Combining permanent beds and residue retention with nitrogen fertilization improves crop yields and water productivity in irrigated arid lands under cotton, wheat and maize

Abstract

Intensive soil tillage and mismanagement of irrigation water and fertilizers are increasing production costs, reducing soil fertility and crop water productivity and threatening the sustainability of crop production systems in the irrigated arid lands of Uzbekistan, Central Asia. Conservation agriculture (CA) practices combined with optimum nitrogen (N) management can counterbalance some of these adverse effects. Most work has been done in rainfed areas so there is less information available for irrigated production systems. This study compared the effects of tillage, crop residue management and N rates on yield and water productivity for irrigated cotton, winter wheat and maize grown in a two-year rotational sequence in Uzbekistan under CA practices vs. current conventional farmer practices. Permanently raised beds (PB) and conventional tillage (CT) were compared under two crop residue levels (retained residue – RR and removed residue – RH), and three N levels (zero, medium and high, with actual rates depending on the crops) on a sandy loam to loam soil. Raw cotton yield, yield components and water productivity were not affected by tillage methods. However, the following crops, wheat and maize, produced 12 and 42% higher grain yields, respectively, under PB than under CT. Under PB, water productivity increased in wheat by 27% and in maize by 84%, while 11% less water was applied during wheat and 23% during maize production, compared to CT. All three crops showed a considerable increment in yield and water productivity when N fertilizer levels were increased from zero to medium N application, and a relatively much lower increment when the N rate was doubled from medium to high N, for both tillage methods.

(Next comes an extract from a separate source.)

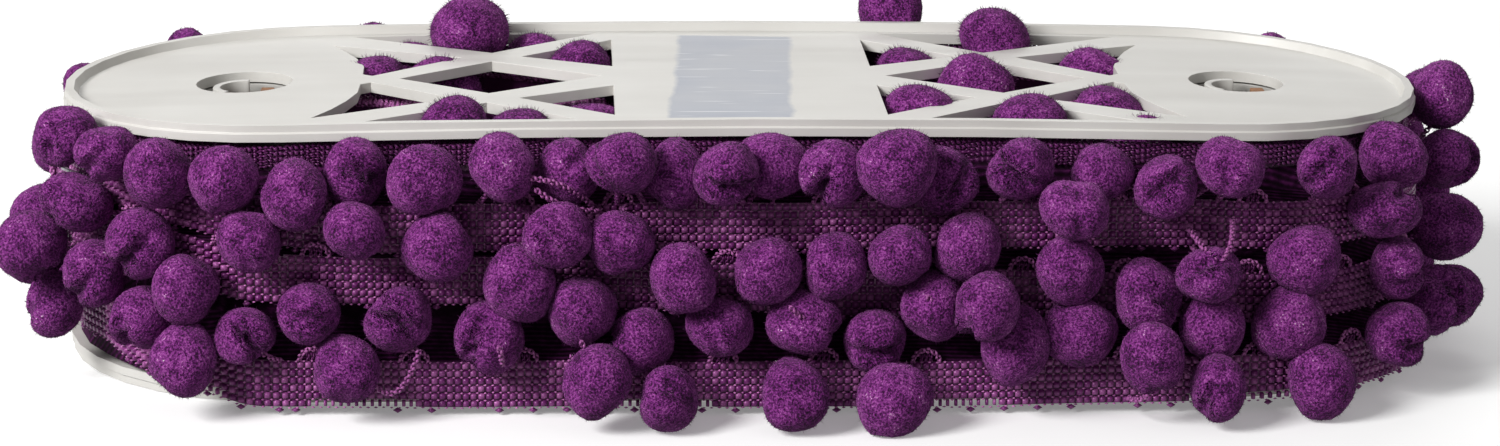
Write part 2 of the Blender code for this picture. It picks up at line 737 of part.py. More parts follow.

In maize, the response to applied N was more pronounced with PB than with CT. Irrespective of tillage method, RR increased the grain yield of wheat by 5% compared to RH. In maize, RR in PB increased grain yields by 15% compared to RH. RR had no effect for CT. The positive effect of PB and RR on yield and water productivity of wheat and maize and the lack of negative effects on cotton yield reflect that PB with RR and proper N application may be viable alternatives to the present, unsustainable conventional agriculture practices in these irrigated arid lands, assuming the patterns are confirmed in the long-run.